Mr. Patten,1 a young Clergyman from Rhode Island, preach’d in the forenoon, from Proverbs III. 17. Her ways are ways of pleasantness, and all her paths are Peace. I never felt so disagreeably, in hearing any Preacher. He look’d as if he had already, one foot in the grave, and appeared plainly, to suffer while he spoke. His diction was flowery, but he spoke, in a whining manner, lowering his voice, about an octave, at the last Syllable of every Sentence. I dined at Mr. Dana’s. In the afternoon Mr. Everett,2 a Boston preacher, gave us a discourse, from II of Corinthians. I. 12. For our rejoycing is this, the testimony of our conscience, that in simplicity and godly Sincerity, not with fleshly wisdom, but by the grace of God, we have had our Conversation in the world, and more abundantly to you ward . The Contrast in the preaching, was as great as that in the men, for Mr. Everett is quite, a large man. He pleased very generally. The weather has been uncomfortably warm all day, and the Evening, has by no means been cool.
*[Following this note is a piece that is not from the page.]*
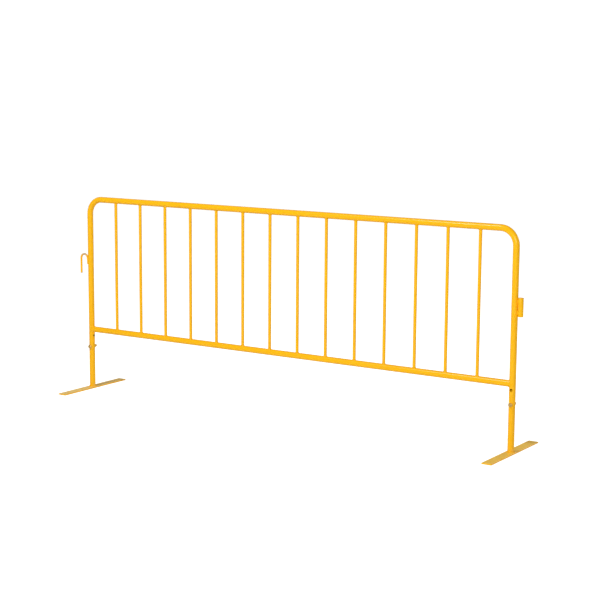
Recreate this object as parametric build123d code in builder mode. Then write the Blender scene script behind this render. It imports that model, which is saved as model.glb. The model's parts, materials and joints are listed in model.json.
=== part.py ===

1. Probably William Patten, minister at Newport (Historical Catalogue of Brown University, 1764–1904, Providence, 1905).
2. Oliver Everett, minister of New South Church, Boston, 1782–1792, and father of Edward Everett (Sprague, Annals Amer. Pulpit, description begins William B. Sprague, Annals of the American Pulpit; or Commemorative Notices of Distinguished American Clergymen of Various Denominations, New York, 1857-1869; 9 vols. description ends 1:559).